-- Requirement --
Exactly the lines from the one with "doc.recompute()" to the one with "# ribbed rings", both included, are to be printed again; leave out the rest.

-- Source material --
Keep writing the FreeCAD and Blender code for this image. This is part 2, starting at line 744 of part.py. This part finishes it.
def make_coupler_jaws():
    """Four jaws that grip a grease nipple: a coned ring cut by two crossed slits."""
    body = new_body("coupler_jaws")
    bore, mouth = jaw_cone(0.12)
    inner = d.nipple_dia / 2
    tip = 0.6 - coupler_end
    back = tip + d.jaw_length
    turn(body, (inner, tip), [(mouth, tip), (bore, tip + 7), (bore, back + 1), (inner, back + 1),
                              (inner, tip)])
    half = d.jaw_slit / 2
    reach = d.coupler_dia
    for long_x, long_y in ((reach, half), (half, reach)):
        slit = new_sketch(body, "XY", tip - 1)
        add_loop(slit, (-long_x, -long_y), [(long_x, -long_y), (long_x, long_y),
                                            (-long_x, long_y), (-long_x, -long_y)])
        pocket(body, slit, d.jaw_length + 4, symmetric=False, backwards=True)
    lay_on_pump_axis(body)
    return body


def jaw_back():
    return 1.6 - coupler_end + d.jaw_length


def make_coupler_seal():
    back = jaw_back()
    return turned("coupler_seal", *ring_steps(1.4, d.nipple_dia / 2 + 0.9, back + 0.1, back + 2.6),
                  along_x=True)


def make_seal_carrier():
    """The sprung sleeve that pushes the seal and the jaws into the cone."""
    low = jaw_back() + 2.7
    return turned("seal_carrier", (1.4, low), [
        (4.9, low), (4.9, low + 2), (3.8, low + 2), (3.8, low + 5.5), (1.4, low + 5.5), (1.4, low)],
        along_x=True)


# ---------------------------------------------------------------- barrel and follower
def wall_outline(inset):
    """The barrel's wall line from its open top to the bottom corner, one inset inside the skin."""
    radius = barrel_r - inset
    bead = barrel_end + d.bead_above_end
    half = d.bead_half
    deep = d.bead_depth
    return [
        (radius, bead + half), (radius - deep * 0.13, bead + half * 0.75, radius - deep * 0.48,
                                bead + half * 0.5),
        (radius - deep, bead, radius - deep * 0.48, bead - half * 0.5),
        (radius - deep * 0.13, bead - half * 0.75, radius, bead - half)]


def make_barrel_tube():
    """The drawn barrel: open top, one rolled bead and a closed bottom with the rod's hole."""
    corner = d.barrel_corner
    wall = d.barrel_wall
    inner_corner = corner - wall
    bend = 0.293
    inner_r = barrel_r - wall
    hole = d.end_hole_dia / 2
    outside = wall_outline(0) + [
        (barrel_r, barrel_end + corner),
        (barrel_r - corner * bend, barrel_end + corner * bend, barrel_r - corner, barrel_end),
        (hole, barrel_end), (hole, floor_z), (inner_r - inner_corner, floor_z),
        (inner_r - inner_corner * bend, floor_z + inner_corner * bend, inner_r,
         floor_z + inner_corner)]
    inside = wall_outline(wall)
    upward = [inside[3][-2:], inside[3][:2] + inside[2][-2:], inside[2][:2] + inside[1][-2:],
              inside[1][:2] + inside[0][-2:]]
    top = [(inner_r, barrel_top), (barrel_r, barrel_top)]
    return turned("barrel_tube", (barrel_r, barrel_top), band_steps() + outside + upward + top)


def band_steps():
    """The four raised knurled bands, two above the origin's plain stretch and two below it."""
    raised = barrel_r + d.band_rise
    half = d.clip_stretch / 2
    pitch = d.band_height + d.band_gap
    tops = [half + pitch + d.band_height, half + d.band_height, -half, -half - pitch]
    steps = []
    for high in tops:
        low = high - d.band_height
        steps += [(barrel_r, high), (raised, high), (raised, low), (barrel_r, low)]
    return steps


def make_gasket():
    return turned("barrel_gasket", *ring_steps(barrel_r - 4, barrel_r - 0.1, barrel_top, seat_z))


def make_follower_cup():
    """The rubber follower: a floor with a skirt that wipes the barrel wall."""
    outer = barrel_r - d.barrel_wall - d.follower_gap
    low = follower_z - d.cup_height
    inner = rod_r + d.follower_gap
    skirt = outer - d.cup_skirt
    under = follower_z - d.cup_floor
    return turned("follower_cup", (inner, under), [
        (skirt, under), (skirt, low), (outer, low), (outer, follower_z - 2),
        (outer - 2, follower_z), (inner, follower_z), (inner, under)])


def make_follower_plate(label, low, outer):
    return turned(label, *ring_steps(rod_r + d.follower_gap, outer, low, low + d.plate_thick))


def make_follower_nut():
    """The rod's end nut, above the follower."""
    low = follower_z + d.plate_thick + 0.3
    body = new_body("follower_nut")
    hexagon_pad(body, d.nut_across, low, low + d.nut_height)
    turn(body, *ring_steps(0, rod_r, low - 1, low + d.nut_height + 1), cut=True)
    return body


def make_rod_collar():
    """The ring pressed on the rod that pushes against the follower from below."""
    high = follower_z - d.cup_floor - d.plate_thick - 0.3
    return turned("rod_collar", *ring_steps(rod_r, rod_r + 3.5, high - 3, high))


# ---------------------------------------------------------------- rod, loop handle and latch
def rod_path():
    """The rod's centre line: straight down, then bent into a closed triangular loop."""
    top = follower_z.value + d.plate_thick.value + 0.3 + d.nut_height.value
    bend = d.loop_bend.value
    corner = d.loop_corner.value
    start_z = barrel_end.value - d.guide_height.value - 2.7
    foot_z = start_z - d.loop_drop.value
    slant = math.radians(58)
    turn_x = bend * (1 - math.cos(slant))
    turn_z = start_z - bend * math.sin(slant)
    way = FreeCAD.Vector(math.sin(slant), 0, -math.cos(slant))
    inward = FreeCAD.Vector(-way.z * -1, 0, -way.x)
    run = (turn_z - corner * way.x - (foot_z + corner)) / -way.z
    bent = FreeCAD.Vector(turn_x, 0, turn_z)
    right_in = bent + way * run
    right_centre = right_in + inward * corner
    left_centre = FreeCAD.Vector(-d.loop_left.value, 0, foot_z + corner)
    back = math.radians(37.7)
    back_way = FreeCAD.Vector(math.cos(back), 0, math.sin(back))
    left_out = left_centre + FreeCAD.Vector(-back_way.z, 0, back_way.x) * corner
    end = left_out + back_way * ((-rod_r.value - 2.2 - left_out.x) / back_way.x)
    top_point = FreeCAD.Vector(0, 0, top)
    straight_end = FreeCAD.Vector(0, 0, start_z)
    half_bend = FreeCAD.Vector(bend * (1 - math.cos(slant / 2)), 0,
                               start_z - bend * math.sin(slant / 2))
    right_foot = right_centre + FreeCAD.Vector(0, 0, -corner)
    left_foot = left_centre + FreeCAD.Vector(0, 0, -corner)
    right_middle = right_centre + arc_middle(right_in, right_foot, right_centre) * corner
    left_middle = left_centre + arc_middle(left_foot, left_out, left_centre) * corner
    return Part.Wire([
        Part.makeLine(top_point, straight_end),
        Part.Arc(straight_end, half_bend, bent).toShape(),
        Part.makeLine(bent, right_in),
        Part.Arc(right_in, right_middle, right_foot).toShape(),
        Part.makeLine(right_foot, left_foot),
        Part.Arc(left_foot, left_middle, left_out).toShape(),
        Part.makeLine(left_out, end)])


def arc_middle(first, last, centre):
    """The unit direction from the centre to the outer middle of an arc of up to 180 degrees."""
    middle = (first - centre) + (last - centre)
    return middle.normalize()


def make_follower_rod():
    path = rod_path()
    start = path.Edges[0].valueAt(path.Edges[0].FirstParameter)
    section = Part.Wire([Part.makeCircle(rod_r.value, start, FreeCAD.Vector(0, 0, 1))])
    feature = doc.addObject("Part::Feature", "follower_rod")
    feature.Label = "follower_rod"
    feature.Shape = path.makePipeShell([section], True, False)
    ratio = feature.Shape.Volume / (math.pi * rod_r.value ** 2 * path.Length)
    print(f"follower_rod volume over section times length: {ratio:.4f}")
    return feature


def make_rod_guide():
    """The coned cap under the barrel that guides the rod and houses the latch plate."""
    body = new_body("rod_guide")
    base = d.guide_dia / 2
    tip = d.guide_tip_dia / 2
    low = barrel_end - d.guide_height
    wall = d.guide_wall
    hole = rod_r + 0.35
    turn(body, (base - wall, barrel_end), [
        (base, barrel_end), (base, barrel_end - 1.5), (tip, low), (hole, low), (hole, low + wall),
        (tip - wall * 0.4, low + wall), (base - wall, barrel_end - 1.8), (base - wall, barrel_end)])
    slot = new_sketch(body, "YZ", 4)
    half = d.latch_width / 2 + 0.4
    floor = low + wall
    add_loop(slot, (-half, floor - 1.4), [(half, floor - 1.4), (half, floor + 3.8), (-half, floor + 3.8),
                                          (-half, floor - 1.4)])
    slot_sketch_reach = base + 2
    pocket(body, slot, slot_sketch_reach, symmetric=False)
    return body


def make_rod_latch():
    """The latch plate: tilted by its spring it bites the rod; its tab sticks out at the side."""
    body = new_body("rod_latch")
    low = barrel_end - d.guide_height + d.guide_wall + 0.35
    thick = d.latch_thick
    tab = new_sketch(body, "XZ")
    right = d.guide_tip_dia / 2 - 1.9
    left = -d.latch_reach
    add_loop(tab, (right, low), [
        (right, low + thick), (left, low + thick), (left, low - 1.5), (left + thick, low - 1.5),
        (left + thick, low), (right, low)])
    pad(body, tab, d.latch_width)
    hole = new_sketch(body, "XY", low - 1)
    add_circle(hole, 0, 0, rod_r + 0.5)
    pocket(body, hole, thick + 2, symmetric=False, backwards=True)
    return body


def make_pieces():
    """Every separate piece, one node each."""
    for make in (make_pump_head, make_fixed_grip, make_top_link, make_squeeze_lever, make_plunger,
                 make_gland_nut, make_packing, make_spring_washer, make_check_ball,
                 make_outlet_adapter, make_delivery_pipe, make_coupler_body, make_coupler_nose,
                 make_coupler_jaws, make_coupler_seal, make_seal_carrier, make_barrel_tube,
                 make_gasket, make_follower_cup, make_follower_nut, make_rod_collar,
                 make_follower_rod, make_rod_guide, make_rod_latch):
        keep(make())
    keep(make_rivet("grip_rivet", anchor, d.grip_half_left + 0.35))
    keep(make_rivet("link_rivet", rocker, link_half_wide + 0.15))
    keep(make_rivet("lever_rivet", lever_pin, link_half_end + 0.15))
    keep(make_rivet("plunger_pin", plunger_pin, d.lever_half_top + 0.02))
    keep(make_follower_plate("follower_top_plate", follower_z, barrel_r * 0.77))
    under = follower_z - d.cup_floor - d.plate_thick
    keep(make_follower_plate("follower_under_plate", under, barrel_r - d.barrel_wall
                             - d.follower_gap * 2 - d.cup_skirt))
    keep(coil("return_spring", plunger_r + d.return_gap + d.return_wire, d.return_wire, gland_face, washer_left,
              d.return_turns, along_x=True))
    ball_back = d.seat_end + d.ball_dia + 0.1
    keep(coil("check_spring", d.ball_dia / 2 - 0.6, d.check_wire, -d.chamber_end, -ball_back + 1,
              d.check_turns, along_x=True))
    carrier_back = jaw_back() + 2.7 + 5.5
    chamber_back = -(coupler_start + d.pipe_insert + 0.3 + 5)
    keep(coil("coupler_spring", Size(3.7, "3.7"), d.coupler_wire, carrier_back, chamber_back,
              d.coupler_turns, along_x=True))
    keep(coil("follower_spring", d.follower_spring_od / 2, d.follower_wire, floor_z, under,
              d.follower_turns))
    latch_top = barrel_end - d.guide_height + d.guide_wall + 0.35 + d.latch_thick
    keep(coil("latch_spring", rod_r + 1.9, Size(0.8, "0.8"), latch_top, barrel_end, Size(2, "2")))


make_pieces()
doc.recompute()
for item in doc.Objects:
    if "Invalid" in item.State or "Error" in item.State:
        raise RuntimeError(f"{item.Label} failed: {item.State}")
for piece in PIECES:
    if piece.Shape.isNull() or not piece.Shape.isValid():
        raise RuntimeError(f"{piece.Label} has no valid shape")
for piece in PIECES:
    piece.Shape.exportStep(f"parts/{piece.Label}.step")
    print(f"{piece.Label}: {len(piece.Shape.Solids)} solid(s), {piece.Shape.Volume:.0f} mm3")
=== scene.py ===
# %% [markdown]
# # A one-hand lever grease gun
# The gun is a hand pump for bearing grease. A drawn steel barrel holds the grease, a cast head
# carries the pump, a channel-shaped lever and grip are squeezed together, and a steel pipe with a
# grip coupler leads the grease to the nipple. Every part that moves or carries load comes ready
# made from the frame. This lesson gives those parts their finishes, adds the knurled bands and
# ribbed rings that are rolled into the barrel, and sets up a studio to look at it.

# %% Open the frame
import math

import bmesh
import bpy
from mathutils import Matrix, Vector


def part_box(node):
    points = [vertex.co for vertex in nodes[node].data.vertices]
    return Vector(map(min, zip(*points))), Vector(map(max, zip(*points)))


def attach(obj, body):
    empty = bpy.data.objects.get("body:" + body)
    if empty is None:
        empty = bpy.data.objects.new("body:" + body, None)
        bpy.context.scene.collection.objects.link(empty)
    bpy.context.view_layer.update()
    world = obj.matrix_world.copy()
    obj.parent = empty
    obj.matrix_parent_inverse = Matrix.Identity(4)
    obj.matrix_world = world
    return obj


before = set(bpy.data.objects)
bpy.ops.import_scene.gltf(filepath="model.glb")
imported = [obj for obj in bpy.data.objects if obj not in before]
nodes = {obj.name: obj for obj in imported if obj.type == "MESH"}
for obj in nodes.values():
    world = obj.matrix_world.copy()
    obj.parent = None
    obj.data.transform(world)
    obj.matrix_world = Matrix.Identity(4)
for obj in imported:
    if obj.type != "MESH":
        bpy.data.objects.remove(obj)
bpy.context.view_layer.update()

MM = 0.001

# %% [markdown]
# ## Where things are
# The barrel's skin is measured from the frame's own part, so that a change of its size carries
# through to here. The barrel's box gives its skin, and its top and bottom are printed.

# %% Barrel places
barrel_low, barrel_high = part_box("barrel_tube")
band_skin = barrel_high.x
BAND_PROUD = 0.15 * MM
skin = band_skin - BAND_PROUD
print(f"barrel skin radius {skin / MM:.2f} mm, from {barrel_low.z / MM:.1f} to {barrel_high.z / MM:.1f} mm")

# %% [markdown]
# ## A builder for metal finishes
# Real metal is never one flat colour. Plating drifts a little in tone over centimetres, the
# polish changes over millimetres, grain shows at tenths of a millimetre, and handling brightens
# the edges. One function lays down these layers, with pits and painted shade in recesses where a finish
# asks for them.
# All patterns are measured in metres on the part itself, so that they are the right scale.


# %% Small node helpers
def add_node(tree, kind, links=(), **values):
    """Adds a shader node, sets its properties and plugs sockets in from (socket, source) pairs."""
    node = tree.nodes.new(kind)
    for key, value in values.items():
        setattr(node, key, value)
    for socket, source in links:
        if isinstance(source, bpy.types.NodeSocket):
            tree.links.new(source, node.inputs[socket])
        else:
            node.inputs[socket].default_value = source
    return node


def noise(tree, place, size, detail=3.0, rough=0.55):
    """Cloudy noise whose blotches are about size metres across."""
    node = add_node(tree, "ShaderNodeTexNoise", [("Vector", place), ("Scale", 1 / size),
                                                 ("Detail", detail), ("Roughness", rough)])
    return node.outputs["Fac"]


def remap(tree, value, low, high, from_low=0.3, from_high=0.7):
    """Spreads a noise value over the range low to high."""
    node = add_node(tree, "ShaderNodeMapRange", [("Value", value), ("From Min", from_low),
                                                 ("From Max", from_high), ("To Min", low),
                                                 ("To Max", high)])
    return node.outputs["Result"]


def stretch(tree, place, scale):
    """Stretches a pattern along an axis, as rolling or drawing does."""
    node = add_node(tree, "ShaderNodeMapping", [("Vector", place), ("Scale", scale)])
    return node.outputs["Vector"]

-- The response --
doc.recompute()
for item in doc.Objects:
    if "Invalid" in item.State or "Error" in item.State:
        raise RuntimeError(f"{item.Label} failed: {item.State}")
for piece in PIECES:
    if piece.Shape.isNull() or not piece.Shape.isValid():
        raise RuntimeError(f"{piece.Label} has no valid shape")
for piece in PIECES:
    piece.Shape.exportStep(f"parts/{piece.Label}.step")
    print(f"{piece.Label}: {len(piece.Shape.Solids)} solid(s), {piece.Shape.Volume:.0f} mm3")
=== scene.py ===
# %% [markdown]
# # A one-hand lever grease gun
# The gun is a hand pump for bearing grease. A drawn steel barrel holds the grease, a cast head
# carries the pump, a channel-shaped lever and grip are squeezed together, and a steel pipe with a
# grip coupler leads the grease to the nipple. Every part that moves or carries load comes ready
# made from the frame. This lesson gives those parts their finishes, adds the knurled bands and
# ribbed rings that are rolled into the barrel, and sets up a studio to look at it.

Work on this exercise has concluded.